Canis Major and Canis Minor
Sirius (at the lower right of the photo) of course is the brightest star in the sky after our Sun, and being an astronomer it provides me with a lot of interaction from the general public.   Every spring it seems I get several calls from people saying that they saw some sort of UFO in the southwestern sky in the evening.  It blinks and flashes different colours at them and appears to follow them.  With a little investigation, the object is identified as Sirius.   When it is higher in the sky in the early spring it is rarely unidentified.
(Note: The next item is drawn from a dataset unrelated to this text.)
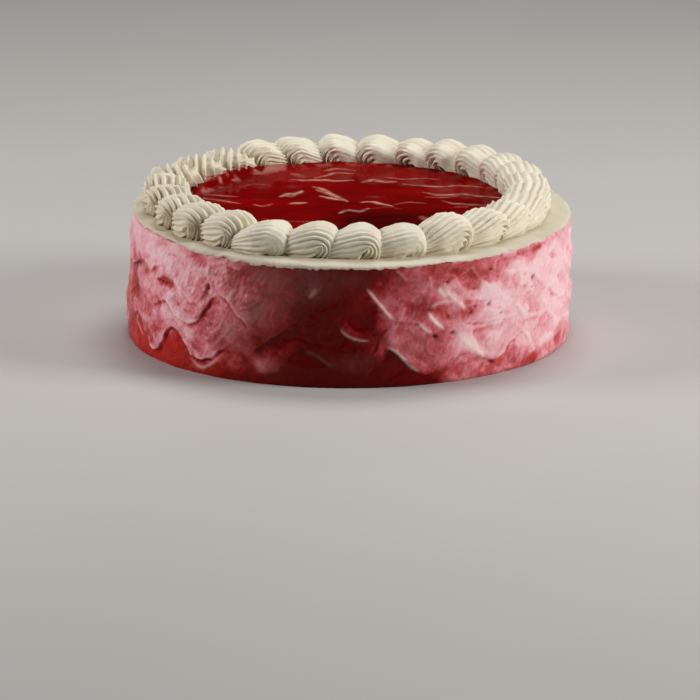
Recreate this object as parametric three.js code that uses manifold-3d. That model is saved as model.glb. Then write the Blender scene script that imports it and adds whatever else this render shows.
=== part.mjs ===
// Strawberry velvet cake, whole and uncut: a round body coated in pink frosting that is combed into
// rows of waves, a thin layer of ivory cream over it, a disc of strawberry jelly, and a ring of
// piped ridged shells. Millimetres, +Z up, origin at the centre of the flat base, -Y is the front.
// Ring angles are counted from the front towards +X.
import * as THREE from 'three';
import Module from 'manifold-3d';

const wasm = await Module();
wasm.setup();

// ---- driving dimensions -------------------------------------------------------------------
const SIDE_R = 114.6;        // mean radius of the combed side near the base
const FOOT_IN = 0.8;         // how far the flat base draws in below it
const RIM_R = 113.2;         // radius of the upper rim
const FOOT_SHIFT = -1.5;     // the foot spreads a little further towards -X than towards +X
const COLUMNS = 72;          // facets round the body and the layers
const GAP = 0.3;             // clearance between touching pieces

const TOP_Z = 66.2;          // height of the cream's top at the middle
const TILT_X = -0.004;       // the top was spread a little off level
const TILT_Y = 0.030;
const BAND = 1.9;            // height of the ivory band that shows at the rim
// height of the line where the pink frosting meets the cream, every 20 degrees from the front
const BAND_Z = [60.8, 61.1, 61.7, 62.9, 62.0, 63.2, 64.8, 66.2, 67.2,
  67.6, 67.8, 67.4, 66.8, 66.0, 65.2, 65.0, 61.8, 60.5];

const WAVES = 18;            // combed waves round the side
const WAVE_PHASE = -1.0;     // angle of the first wave's trough line, in degrees
// each combed row: mean height of its ridge line, half of its rise and fall, how far it stands out
const ROWS = [
  { z: 12.6, swing: 5.8, out: 1.7, undercut: 1.5 },
  { z: 30.0, swing: 6.0, out: 1.3, undercut: 1.3 },
  { z: 44.0, swing: 5.6, out: 1.1, undercut: 1.1 },
];

const LEDGE_R = 107.6;       // the cream is level out to here, then rounds over to the rim
const JELLY_R = 85.5;        // radius of the jelly, its edge lies under the shells
const JELLY_DEPTH = 2.2;     // how far it sinks into the cream
const JELLY_RISE = 1.5;      // how far it stands above the cream
const JELLY_EDGE = 5.0;      // width of its sloping edge

const SHELL_RING_R = 93.0;   // radius of the circle through the shells' middles
const SHELL_RING_X = -1.5;   // the ring's middle lies a little towards -X
const SHELL_HALF_W = 11.2;   // half of a shell's width, across the ring
const SHELL_HEAD = 8.9;      // reach of the fat end
const SHELL_TAIL = 17.5;     // reach of the drawn-out end, tucked under the next shell
const SHELL_PIVOT = 3.0;     // height of the curl's centre
const SHELL_RIDGES = 7;      // ridges left by the star nozzle
const RIDGE = 0.06;          // half depth of the ridges, as a share of the shell's size
const RIDGE_STEPS = [-24, 16, 54, 92, 130, 165, 200]; // turns along a ridge, in degrees
// each shell's place on the ring, in degrees, and its height above the cream
const SHELLS = [
  [-8.1, 15.6], [4.5, 15.2], [18.1, 14.6], [33.2, 16.8], [48.2, 15.0], [60.3, 14.8], [72.3, 14.9],
  [84.1, 15.2], [95.9, 15.8], [108.0, 16.2], [120.0, 16.0], [133.6, 15.2], [146.5, 14.6],
  [157.6, 13.4], [169.9, 13.6], [184.3, 13.4], [198.5, 13.0], [210.8, 12.4], [225.0, 12.4],
  [238.9, 13.2], [252.9, 13.9], [267.0, 14.4], [281.0, 14.9], [295.0, 15.4], [308.6, 16.2],
  [322.7, 16.2], [337.2, 15.0],
];

const PINK = 0xe2a0ac, IVORY = 0xeae4cf, RED = 0x9c0d12;

// ---- helpers ------------------------------------------------------------------------------
const rad = (d) => d * Math.PI / 180;
const smooth = (t) => t * t * (3 - 2 * t);
// a repeatable number in -1..1 for each pair of whole numbers
const vary = (i, k) => { const s = Math.sin(i * 12.9898 + k * 78.233) * 43758.5453; return 2 * (s - Math.floor(s)) - 1; };

// closed curve through evenly spaced values, t in turns
function around(values, t) {
  const n = values.length, f = (((t % 1) + 1) % 1) * n, i = Math.floor(f), u = smooth(f - i);
  return values[i % n] * (1 - u) + values[(i + 1) % n] * u;
}
const bandZ = (deg) => around(BAND_Z, deg / 360);
const lean = (x, y) => TILT_X * x + TILT_Y * y;
const dir = (deg) => [Math.sin(rad(deg)), -Math.cos(rad(deg))];

// one closed solid from rings of COLUMNS points, bottom centre to top centre. The facets of the
// first band can be split along their other diagonal, to match a solid that lies against them.
function ringSolid(rings, bottom, top, otherWay = false) {
  const n = COLUMNS, pos = [...rings.flat(2), ...bottom, ...top], idx = [];
  const b = rings.length * n, t = b + 1;
  for (let j = 0; j < n; j++) {
    const k = (j + 1) % n;
    idx.push(b, k, j);
    for (let i = 0; i + 1 < rings.length; i++) {
      const p = i * n + j, q = i * n + k, r = p + n, s = q + n;
      if (otherWay && i === 0) idx.push(p, q, r, q, s, r);
      else idx.push(p, q, s, p, s, r);
    }
    idx.push(t, (rings.length - 1) * n + j, (rings.length - 1) * n + k);
  }
  const g = new THREE.BufferGeometry();
  g.setAttribute('position', new THREE.Float32BufferAttribute(pos, 3));
  g.setIndex(idx);
  return g;
}
const ring = (f) => Array.from({ length: COLUMNS }, (_, j) => {
  const deg = j * 360 / COLUMNS + WAVE_PHASE, [r, z] = f(deg), [ux, uy] = dir(deg);
  return [r * ux, r * uy, z];
});
// a ring at height h over the leaning top plane
const leaningRing = (r, h) => ring((deg) => {
  const q = typeof r === 'function' ? r(deg) : r, [ux, uy] = dir(deg);
  return [q, TOP_Z + lean(q * ux, q * uy) + h];
});

const toManifold = (g) => new wasm.Manifold(new wasm.Mesh({
  numProp: 3,
  vertProperties: new Float32Array(g.getAttribute('position').array),
  triVerts: new Uint32Array(g.getIndex().array),
}));
function fromManifold(m) {
  const mesh = m.getMesh(), g = new THREE.BufferGeometry();
  g.setAttribute('position', new THREE.Float32BufferAttribute(Float32Array.from(mesh.vertProperties), 3));
  g.setIndex([...mesh.triVerts]);
  return g;
}

const cake = new THREE.Group();
function addPiece(name, geometry, color, roughness) {
  geometry.computeVertexNormals();
  const mesh = new THREE.Mesh(geometry, new THREE.MeshStandardMaterial({ color, roughness, metalness: 0, flatShading: true }));
  mesh.name = name;
  cake.add(mesh);
}

// ---- cake body: combed side, meeting the cream along a shared surface ------------------------
const rimR = (deg) => RIM_R + 0.6 * Math.sin(rad(2 * deg + 40)) + 0.35 * Math.sin(rad(5 * deg));
const ridgeZ = (row, k, deg) => {
  const wave = Math.round((deg - WAVE_PHASE) / 360 * WAVES);
  return row.z + vary(((wave % WAVES) + WAVES) % WAVES, k) * 1.6
    - row.swing * Math.cos((deg - WAVE_PHASE) / 360 * WAVES * 2 * Math.PI);
};
const sideR = (z, deg) => SIDE_R + (RIM_R - SIDE_R) * z / 62 + FOOT_SHIFT * (1 - z / 62) * Math.sin(rad(deg));

const bodyRings = [ring((deg) => [sideR(0, deg) - FOOT_IN, 0])];
ROWS.forEach((row, k) => {
  bodyRings.push(ring((deg) => { const z = ridgeZ(row, k, deg); return [sideR(z, deg) - row.undercut, z - 2.8]; }));
  bodyRings.push(ring((deg) => { const z = ridgeZ(row, k, deg); return [sideR(z, deg) + row.out, z]; }));
});
bodyRings.push(ring((deg) => [rimR(deg) - 0.2, bandZ(deg) - GAP / 2]));
bodyRings.push(leaningRing(100, -6 - GAP / 2));
addPiece('cake_body', ringSolid(bodyRings, [0, 0, 0], [0, 0, TOP_Z - 6 - GAP / 2]), PINK, 0.55);

// ---- cream layer: ivory band at the rim, gently rounded ledge, recess for the jelly -----------
addPiece('cream_top', ringSolid([
  leaningRing(100, -6 + GAP / 2),
  ring((deg) => [rimR(deg) - 0.2, bandZ(deg) + GAP / 2]),
  ring((deg) => [rimR(deg) + 0.1, bandZ(deg) + BAND * 0.55]),
  ring((deg) => [rimR(deg) - 1.3, bandZ(deg) + BAND]),
  leaningRing(LEDGE_R, 0),
  leaningRing(JELLY_R + GAP, 0),
  leaningRing(JELLY_R + GAP, -JELLY_DEPTH - GAP),
], [0, 0, TOP_Z - 6 + GAP / 2], [0, 0, TOP_Z - JELLY_DEPTH - GAP], true), IVORY, 0.5);

// ---- jelly: a shallow disc with a soft swell and a rounded edge -------------------------------
addPiece('jelly', ringSolid([
  leaningRing(JELLY_R, -JELLY_DEPTH),
  leaningRing(JELLY_R, 0),
  leaningRing(JELLY_R - JELLY_EDGE, JELLY_RISE),
], [0, 0, TOP_Z - JELLY_DEPTH], [0, 0, TOP_Z + JELLY_RISE - 0.1]), RED, 0.08);

// ---- piped shells -----------------------------------------------------------------------------
// Each ridge runs in an arc about a pivot line that crosses the shell near its base: up from the
// fat end, over the top and down along the drawn-out end. Sizes vary from shell to shell.
function shellGeometry(i, grow) {
  const [angle, height] = SHELLS[i], [ux, uy] = dir(angle);
  const size = 1 + 0.035 * vary(i, 1), tall = height - SHELL_PIVOT;
  const turn = rad(5 * vary(i, 3)), ringR = SHELL_RING_R + 0.7 * vary(i, 4);
  const reach = [SHELL_HEAD * size, tall * 0.93, tall, tall * 1.14, SHELL_TAIL * size, 12, 6, 7];
  const columns = 2 * SHELL_RIDGES, half = SHELL_HALF_W * size + grow, pos = [], idx = [];
  // s runs along the ring, clockwise from above; w outwards; h up from the cream
  const place = (s, w, h) => {
    const a = s * Math.cos(turn) - w * Math.sin(turn), b = s * Math.sin(turn) + w * Math.cos(turn);
    const x = SHELL_RING_X + (ringR + b) * ux + a * uy, y = (ringR + b) * uy - a * ux;
    // the foot clears the cream, and inwards the sloping edge of the jelly
    const foot = GAP - grow + Math.max(0, JELLY_R + GAP - Math.hypot(x, y)) * (JELLY_RISE + 0.1) / JELLY_EDGE;
    const z = Math.max(h ?? foot, foot);
    pos.push(x, y, z);
  };
  place(0, half, SHELL_PIVOT);
  for (let v = 1; v < columns; v++) {
    const alpha = Math.PI * v / columns, ridge = v % 2 ? 1 + RIDGE : 1 - RIDGE;
    const full = Math.sin(alpha) ** 0.66 * ridge;
    RIDGE_STEPS.forEach((step, u) => {
      const phi = rad(step), d = (around(reach, step / 360) + grow) * full;
      const narrow = 1 - 0.14 * Math.max(0, -Math.cos(phi)) * Math.sin(alpha);
      const onFoot = u === 0 || u === RIDGE_STEPS.length - 1;
      place(-d * Math.cos(phi), half * Math.cos(alpha) * narrow, onFoot ? null : SHELL_PIVOT + d * Math.sin(phi));
    });
  }
  place(0, -half, SHELL_PIVOT);
  const n = RIDGE_STEPS.length, last = 1 + (columns - 1) * n;
  for (let u = 0; u < n; u++) {
    const k = (u + 1) % n;
    idx.push(0, 1 + u, 1 + k);
    for (let v = 0; v + 2 < columns; v++) {
      const p = 1 + v * n + u, q = 1 + v * n + k;
      idx.push(p, p + n, q + n, p, q + n, q);
    }
    idx.push(last, last - n + k, last - n + u);
  }
  const g = new THREE.BufferGeometry();
  g.setAttribute('position', new THREE.Float32BufferAttribute(pos, 3));
  g.setIndex(idx);
  return g;
}
SHELLS.forEach((_, i) => {
  // the next shell clockwise was piped over this one's drawn-out end
  const next = (i + SHELLS.length - 1) % SHELLS.length;
  const g = fromManifold(toManifold(shellGeometry(i, 0)).subtract(toManifold(shellGeometry(next, GAP * 1.4))));
  const p = g.getAttribute('position');
  for (let k = 0; k < p.count; k++) p.setZ(k, p.getZ(k) + TOP_Z + lean(p.getX(k), p.getY(k)));
  addPiece('shell_' + String(i + 1).padStart(2, '0'), g, IVORY, 0.5);
});

export default cake;
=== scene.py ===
"""Looks of the whole strawberry velvet cake: a side combed into waves of pink frosting over a red
ground, an ivory cream layer, glossy strawberry jelly and a ring of piped ridged shells.
Lengths here are in millimetres and turn to metres when a mesh is made. Angles are in degrees from
the front (-Y) towards +X."""
import math

import bpy
import numpy as np
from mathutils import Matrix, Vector


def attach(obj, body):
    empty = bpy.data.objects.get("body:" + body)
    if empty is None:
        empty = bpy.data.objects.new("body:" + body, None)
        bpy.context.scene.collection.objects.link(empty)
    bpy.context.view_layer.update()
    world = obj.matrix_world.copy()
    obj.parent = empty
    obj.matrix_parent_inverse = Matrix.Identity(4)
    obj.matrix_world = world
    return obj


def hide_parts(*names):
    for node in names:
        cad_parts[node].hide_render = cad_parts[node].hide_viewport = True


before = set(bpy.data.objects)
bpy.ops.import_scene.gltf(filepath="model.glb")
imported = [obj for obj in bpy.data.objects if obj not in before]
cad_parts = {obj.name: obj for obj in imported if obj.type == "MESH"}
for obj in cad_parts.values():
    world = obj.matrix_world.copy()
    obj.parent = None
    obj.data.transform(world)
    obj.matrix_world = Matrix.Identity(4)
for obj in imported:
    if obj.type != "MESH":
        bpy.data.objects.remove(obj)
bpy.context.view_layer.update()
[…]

As I mentioned in an earlier post, Sirius was used by the Polynesians to navigate.  In fact it is the zenith star of Tahiti.   That means that if Sirius passes directly over your head, then you at at the latitude of Tahiti.  Quite useful if you are lost on the Pacific Ocean.

Sirius is actually two blue-white stars in orbit around each other.  The brighter is a main sequence star about twice as massive as the sun.  The fainter is a white dwarf star about as massive as the Sun but with the radius of the Earth.  Sirius B presented a great problem for physics that was only solved by quantum mechanics, nearly a century after its discovery.   Sirius A and B are two of the eight closest stars to the Sun, so white dwarfs clearly a common in the sky which only made the problem more frustrating. Although Sirius B is much fainter in the optical, it dramatically outshines Sirius A in the x-rays.  And there is possibly a habitable zone for planets that orbit around both stars but no potential Tatooines have been discovered.